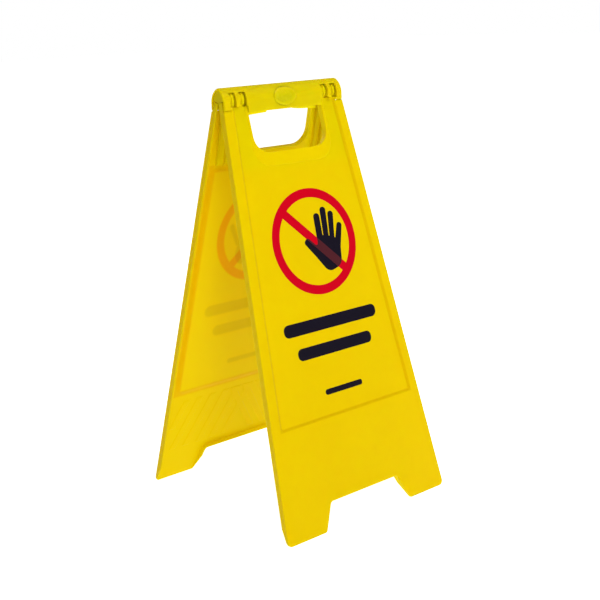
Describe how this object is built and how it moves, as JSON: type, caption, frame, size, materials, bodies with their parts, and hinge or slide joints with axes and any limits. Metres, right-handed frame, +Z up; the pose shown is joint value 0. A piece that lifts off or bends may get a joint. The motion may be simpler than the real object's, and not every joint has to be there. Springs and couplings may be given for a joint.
{
  "type": "a-frame floor barricade",
  "caption": "Folding A-frame floor barricade: two tapered moulded plastic leaves with feet, hinged inside a hollow carry bar over a hand opening.",
  "frame": {"origin": "on the floor, midway between the four feet, with the barricade standing open", "axes": "+Z up, +X along the carry bar and across the leaves, -Y out of the front leaf's face"},
  "size_m": [0.2988, 0.3264, 0.5983],
  "materials": {
    "leaf_plastic": "satin moulded polypropylene, slightly translucent yellow",
    "bar_plastic": "satin moulded polypropylene, yellow",
    "disc_plastic": "gloss moulded polypropylene, yellow",
    "pin_plastic": "plain moulded acetal, yellow",
    "print_red": "screen printed red ink",
    "print_black": "screen printed black ink"
  },
  "bodies": {
    "bar": {"carry_bar": "bar_plastic", "grip_tray": "bar_plastic", "front_grip_disc": "disc_plastic", "rear_grip_disc": "disc_plastic", "left_end_cap": "bar_plastic", "right_end_cap": "bar_plastic", "left_hinge_pin": "pin_plastic", "right_hinge_pin": "pin_plastic"},
    "front_leaf": {"front_leaf": "leaf_plastic"},
    "rear_leaf": {"rear_leaf": "leaf_plastic"}
  },
  "joints": [
    {"name": "front_fold", "type": "hinge", "parent": "bar", "child": "front_leaf", "pos_m": [0, 0, 0.58061], "axis": [1, 0, 0], "range_deg": [0, 14.67]},
    {"name": "rear_fold", "type": "hinge", "parent": "bar", "child": "rear_leaf", "pos_m": [0, 0, 0.58061], "axis": [-1, 0, 0], "range_deg": [0, 14.67]}
  ]
}
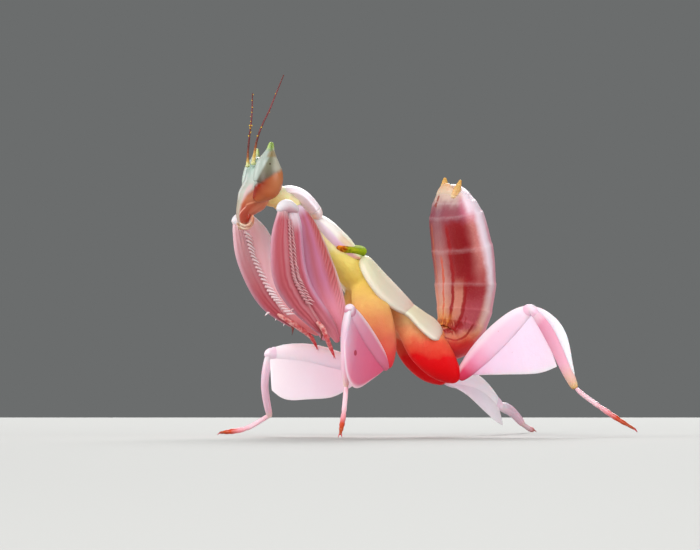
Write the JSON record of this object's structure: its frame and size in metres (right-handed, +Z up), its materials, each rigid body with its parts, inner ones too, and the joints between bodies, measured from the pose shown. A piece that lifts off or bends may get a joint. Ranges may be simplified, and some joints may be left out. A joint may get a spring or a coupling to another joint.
{
  "type": "orchid mantis",
  "caption": "Life-size late nymph of an orchid mantis, standing with its forelegs folded, petal-lobed legs spread and its abdomen curled up over its back.",
  "frame": {"origin": "middle of the stance's bounding box, on the floor under the feet", "axes": "+Z up, the mantis faces -X, its right side is +Y"},
  "size_m": [0.0423, 0.0353, 0.0361],
  "materials": {
    "cream_shell": "satin, waxy, faintly translucent white",
    "face": "satin, pale green-white going orange towards the mouth",
    "mouth": "satin, orange-red with a pale rim",
    "eye": "glossy, pale grey-green bands over orange, lime-green tips",
    "antenna": "satin, dark red-brown, yellow at the base",
    "yellow_skin": "satin, yellow going orange",
    "abdomen": "satin, rose with dark red stripes and pale sides",
    "tail": "satin, cream and orange",
    "foreleg": "satin, rose pink with lilac-white ridges",
    "walking_coxa": "satin, orange going deep red at the bottom",
    "petal_leg": "satin, translucent pale pink"
  },
  "bodies": {
    "root": {"eye_left": "eye", "eye_right": "eye", "antenna_left": "antenna", "antenna_right": "antenna", "mouthparts": "mouth", "head": "face", "neck": "yellow_skin", "pronotum": "cream_shell", "wing_pad_fore_left": "cream_shell", "wing_pad_hind_left": "cream_shell", "wing_pad_fore_right": "cream_shell", "wing_pad_hind_right": "cream_shell", "prothorax": "yellow_skin", "mesothorax": "cream_shell", "metathorax": "cream_shell", "tail_plate": "tail", "cercus_left": "tail", "cercus_right": "tail", "abdomen_base": "abdomen", "abdomen_middle": "abdomen", "abdomen_tip": "abdomen", "foreleg_left_coxa": "foreleg", "foreleg_left_femur": "foreleg", "foreleg_left_tibia": "foreleg", "foreleg_left_tarsus": "foreleg", "foreleg_right_coxa": "foreleg", "foreleg_right_femur": "foreleg", "foreleg_right_tibia": "foreleg", "foreleg_right_tarsus": "foreleg", "midleg_left_coxa": "walking_coxa", "midleg_left_femur": "petal_leg", "midleg_left_tibia": "petal_leg", "midleg_left_tarsus": "petal_leg", "midleg_right_coxa": "walking_coxa", "midleg_right_femur": "petal_leg", "midleg_right_tibia": "petal_leg", "midleg_right_tarsus": "petal_leg", "hindleg_left_coxa": "walking_coxa", "hindleg_left_femur": "petal_leg", "hindleg_left_tibia": "petal_leg", "hindleg_left_tarsus": "petal_leg", "hindleg_right_coxa": "walking_coxa", "hindleg_right_femur": "petal_leg", "hindleg_right_tibia": "petal_leg", "hindleg_right_tarsus": "petal_leg"}
  },
  "joints": []
}
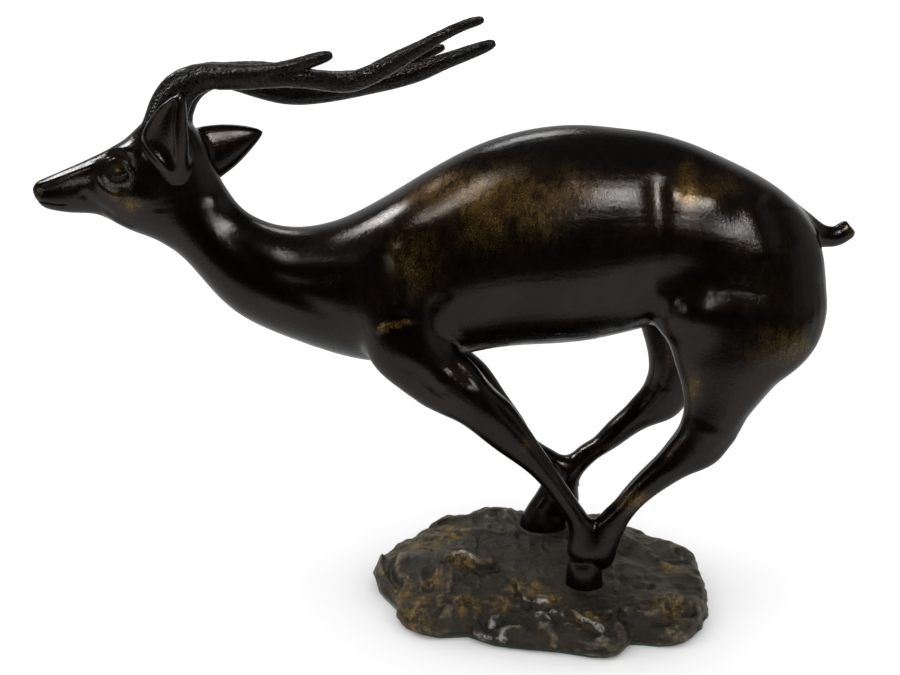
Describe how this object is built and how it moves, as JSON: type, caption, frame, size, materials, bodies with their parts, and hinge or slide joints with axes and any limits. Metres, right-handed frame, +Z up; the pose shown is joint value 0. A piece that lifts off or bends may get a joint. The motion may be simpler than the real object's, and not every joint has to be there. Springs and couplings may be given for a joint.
{
  "type": "bronze animal statuette",
  "caption": "Patinated bronze statuette of a running antelope with swept-back branched antlers, its legs gathered under it on a rocky oval base.",
  "frame": {"origin": "middle of the felt's underside, on the animal's middle plane", "axes": "+Z up, -X towards the nose, +X towards the tail, -Y towards the animal's left"},
  "size_m": [0.3971, 0.1426, 0.2885],
  "materials": {
    "patinated_bronze": "dark brown-black lacquered patina with golden rub-through",
    "base_bronze": "matt grey-brown patina with rubbed ridges",
    "dowel_bronze": "plain turned bronze",
    "fastener_steel": "plain zinc-plated",
    "base_felt": "dark green felt"
  },
  "bodies": {
    "root": {"antler_dowel_left": "dowel_bronze", "antler_dowel_right": "dowel_bronze", "antler_left": "patinated_bronze", "antler_right": "patinated_bronze", "base_nut_left": "fastener_steel", "base_nut_right": "fastener_steel", "base_shell": "base_bronze", "base_stud_left": "fastener_steel", "base_stud_right": "fastener_steel", "base_washer_left": "fastener_steel", "base_washer_right": "fastener_steel", "ear_left": "patinated_bronze", "ear_right": "patinated_bronze", "felt_sheet": "base_felt", "foot_dowel_left": "dowel_bronze", "foot_dowel_right": "dowel_bronze", "foreleg_left": "patinated_bronze", "foreleg_right": "patinated_bronze", "head_casting": "patinated_bronze", "head_pin_left": "dowel_bronze", "head_pin_right": "dowel_bronze", "hindleg_left": "patinated_bronze", "hindleg_right": "patinated_bronze", "neck_pin_left": "dowel_bronze", "neck_pin_right": "dowel_bronze", "neck_shell": "patinated_bronze", "shoulder_dowel_left": "dowel_bronze", "shoulder_dowel_right": "dowel_bronze", "tail_casting": "patinated_bronze", "tail_dowel": "dowel_bronze", "thigh_dowel_left": "dowel_bronze", "thigh_dowel_right": "dowel_bronze", "torso_shell": "patinated_bronze"}
  },
  "joints": []
}
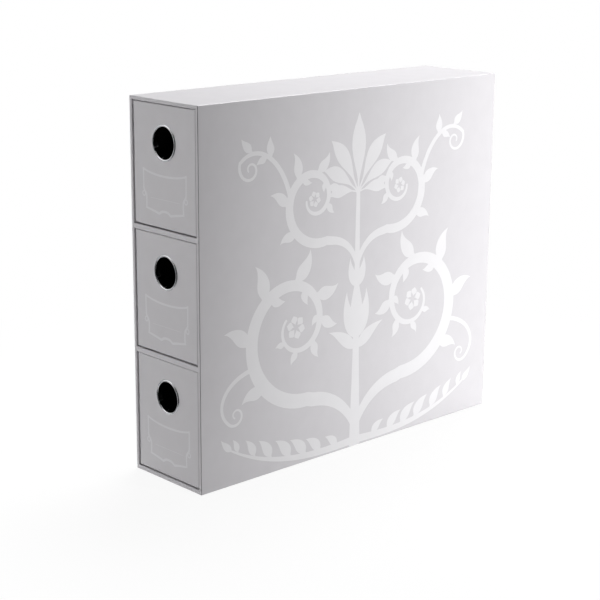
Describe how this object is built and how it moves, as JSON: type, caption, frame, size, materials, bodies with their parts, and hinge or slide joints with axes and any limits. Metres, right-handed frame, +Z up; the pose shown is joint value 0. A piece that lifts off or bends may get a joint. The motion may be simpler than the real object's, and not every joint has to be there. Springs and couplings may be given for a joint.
{
  "type": "trading card drawer box",
  "caption": "Upright paper-covered box with a stack of pull-out drawers for trading cards, each with a round metal finger ring in its front.",
  "frame": {"origin": "on the surface the box stands on, under the middle of the case", "axes": "+Z up, the drawers pull out towards -Y, +X to the right when facing the drawers"},
  "size_m": [0.084, 0.343, 0.31],
  "materials": {
    "greyboard": "matte",
    "silver_paper": "satin",
    "pasted_paper": "satin",
    "black_lining_paper": "matte",
    "chromed_ring": "polished",
    "plated_washer": "satin"
  },
  "bodies": {
    "case": {"side_left_board": "greyboard", "side_right_board": "greyboard", "top_board": "greyboard", "bottom_board": "greyboard", "back_board": "greyboard", "shelf_lower_board": "greyboard", "shelf_upper_board": "greyboard", "case_cover": "silver_paper", "shelf_lower_cover": "silver_paper", "shelf_upper_cover": "silver_paper", "base_sheet": "pasted_paper", "back_sheet": "pasted_paper", "bay_top_lining": "black_lining_paper", "bay_middle_lining": "black_lining_paper", "bay_bottom_lining": "black_lining_paper"},
    "drawer_top": {"drawer_top_front_board": "greyboard", "drawer_top_left_board": "greyboard", "drawer_top_right_board": "greyboard", "drawer_top_back_board": "greyboard", "drawer_top_base_board": "greyboard", "drawer_top_cover": "silver_paper", "drawer_top_lining": "black_lining_paper", "drawer_top_finger_ring": "chromed_ring", "drawer_top_ring_washer": "plated_washer"},
    "drawer_middle": {"drawer_middle_front_board": "greyboard", "drawer_middle_left_board": "greyboard", "drawer_middle_right_board": "greyboard", "drawer_middle_back_board": "greyboard", "drawer_middle_base_board": "greyboard", "drawer_middle_cover": "silver_paper", "drawer_middle_lining": "black_lining_paper", "drawer_middle_finger_ring": "chromed_ring", "drawer_middle_ring_washer": "plated_washer"},
    "drawer_bottom": {"drawer_bottom_front_board": "greyboard", "drawer_bottom_left_board": "greyboard", "drawer_bottom_right_board": "greyboard", "drawer_bottom_back_board": "greyboard", "drawer_bottom_base_board": "greyboard", "drawer_bottom_cover": "silver_paper", "drawer_bottom_lining": "black_lining_paper", "drawer_bottom_finger_ring": "chromed_ring", "drawer_bottom_ring_washer": "plated_washer"}
  },
  "joints": [
    {"name": "drawer_top_slide", "type": "slide", "parent": "case", "child": "drawer_top", "axis": [0, -1, 0], "range_m": [0, 0.329]},
    {"name": "drawer_middle_slide", "type": "slide", "parent": "case", "child": "drawer_middle", "axis": [0, -1, 0], "range_m": [0, 0.329]},
    {"name": "drawer_bottom_slide", "type": "slide", "parent": "case", "child": "drawer_bottom", "axis": [0, -1, 0], "range_m": [0, 0.329]}
  ]
}
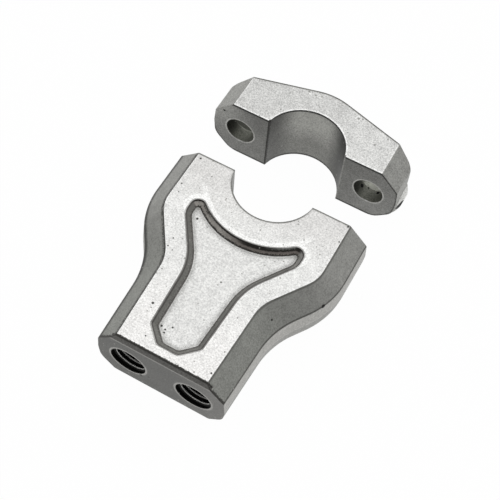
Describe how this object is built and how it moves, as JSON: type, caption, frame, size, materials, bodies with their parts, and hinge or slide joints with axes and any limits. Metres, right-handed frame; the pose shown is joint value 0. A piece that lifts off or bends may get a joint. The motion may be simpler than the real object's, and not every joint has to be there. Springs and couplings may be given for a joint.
{
  "type": "motorbike handlebar clamp",
  "caption": "Cast aluminium handlebar riser with a half-round bar saddle, a Y-shaped recess and threaded foot holes, shown with its clamp cap drawn off.",
  "frame": {"origin": "axis of the riser's bar saddle, at the back faces that both pieces lie on", "axes": "+Z along the handlebar's axis, out of the front faces; +Y from the foot to the cap; +X to the right seen from the front"},
  "size_m": [0.0553, 0.0887, 0.0194],
  "materials": {
    "riser_cast": "satin, as cast and blasted",
    "cap_cast": "satin, as cast and blasted"
  },
  "bodies": {
    "root": {"riser": "riser_cast", "cap": "cap_cast"}
  },
  "joints": []
}
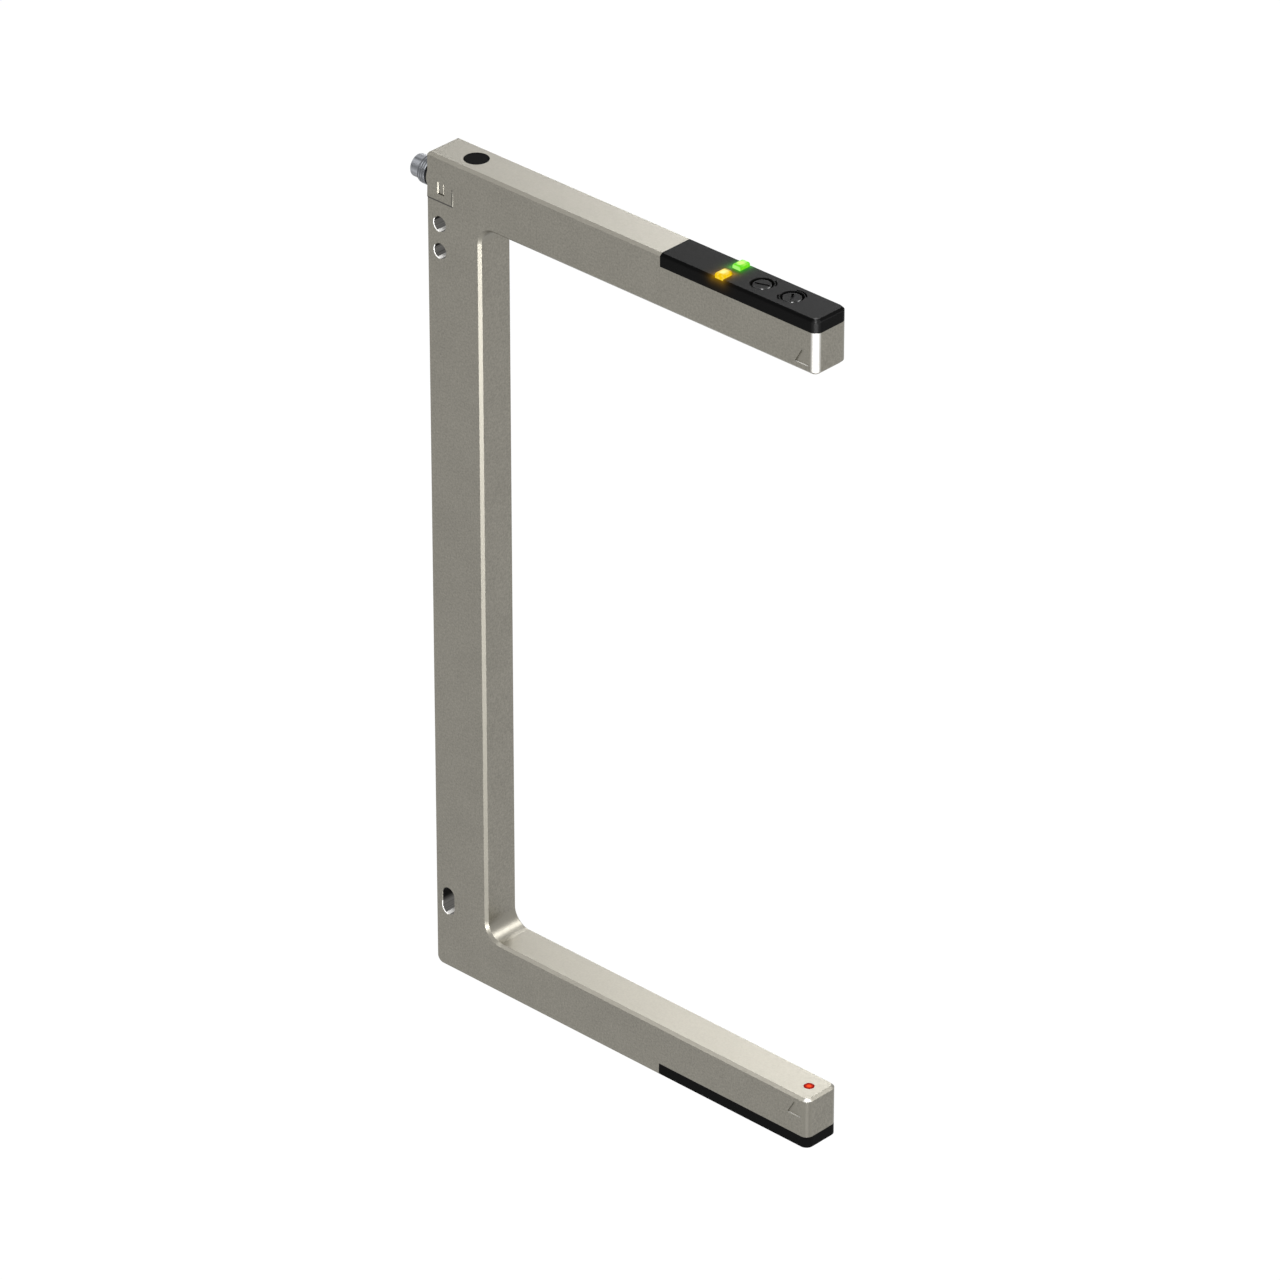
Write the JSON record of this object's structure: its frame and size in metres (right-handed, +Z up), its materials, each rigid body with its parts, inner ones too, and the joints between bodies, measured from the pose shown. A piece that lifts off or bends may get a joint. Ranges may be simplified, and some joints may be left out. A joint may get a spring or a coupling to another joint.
{
  "type": "fork sensor",
  "caption": "Fork sensor: C-shaped cast frame with an optical beam across its slot, electronics under covers in its arms, screwdriver controls and a round threaded plug on its back.",
  "frame": {"origin": "centre of the pair of round fixing holes in the spine, at mid thickness", "axes": "+X along the arms towards their tips, +Y through the frame's thickness, +Z up from the lower arm to the upper arm"},
  "size_m": [0.1475, 0.0124, 0.2522],
  "materials": {
    "cast_metal": "satin, warm grey, fine speckle",
    "cover_plastic": "satin black",
    "seal_rubber": "matt",
    "plug_metal": "satin, plated",
    "insert_plastic": "matt black",
    "pin_metal": "gold plated",
    "control_plastic": "gloss black",
    "base_plastic": "matt",
    "amber_pipe": "clear moulded, lit",
    "green_pipe": "clear moulded, lit",
    "red_lens": "clear red, lit",
    "dark_lens": "dark red filter",
    "board_laminate": "solder mask",
    "chip_black": "matt",
    "chip_pale": "matt",
    "header_plastic": "matt",
    "wire_sleeve": "matt"
  },
  "bodies": {
    "sensor": {"housing": "cast_metal", "upper_cover": "cover_plastic", "lower_cover": "cover_plastic", "upper_cover_seal": "seal_rubber", "lower_cover_seal": "seal_rubber", "channel_disc": "cover_plastic", "mode_ring": "seal_rubber", "trimmer_ring": "seal_rubber", "mode_switch": "base_plastic", "trimmer_base": "base_plastic", "output_light_pipe": "amber_pipe", "power_light_pipe": "green_pipe", "output_indicator": "chip_pale", "power_indicator": "chip_pale", "receiver_board": "board_laminate", "emitter_board": "board_laminate", "receiver_capacitors": "chip_pale", "emitter_capacitors": "chip_pale", "evaluation_chip": "chip_black", "driver_chip": "chip_black", "receiver_header": "header_plastic", "emitter_header": "header_plastic", "emitter_lens": "red_lens", "receiver_lens": "dark_lens", "emitter_tube": "insert_plastic", "receiver_tube": "insert_plastic", "photodiode": "chip_black", "emitter_diode": "chip_pale", "plug_shell": "plug_metal", "plug_insert": "insert_plastic", "contact_pins": "pin_metal", "plug_seal": "seal_rubber", "plug_leads": "wire_sleeve", "link_cable": "wire_sleeve"},
    "mode_control": {"mode_rotor": "control_plastic"},
    "trimmer_control": {"trimmer_rotor": "control_plastic"}
  },
  "joints": [
    {"name": "mode_turn", "type": "hinge", "parent": "sensor", "child": "mode_control", "pos_m": [0.1098, 0, 0.024], "axis": [0, 0, 1], "range_deg": [-90, 90]},
    {"name": "trimmer_turn", "type": "hinge", "parent": "sensor", "child": "trimmer_control", "pos_m": [0.1202, 0, 0.024], "axis": [0, 0, 1], "range_deg": [-135, 135]}
  ]
}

Objective ::
Compute how many lines include the string "slide", then give that number by itself.

Result of this task ::
7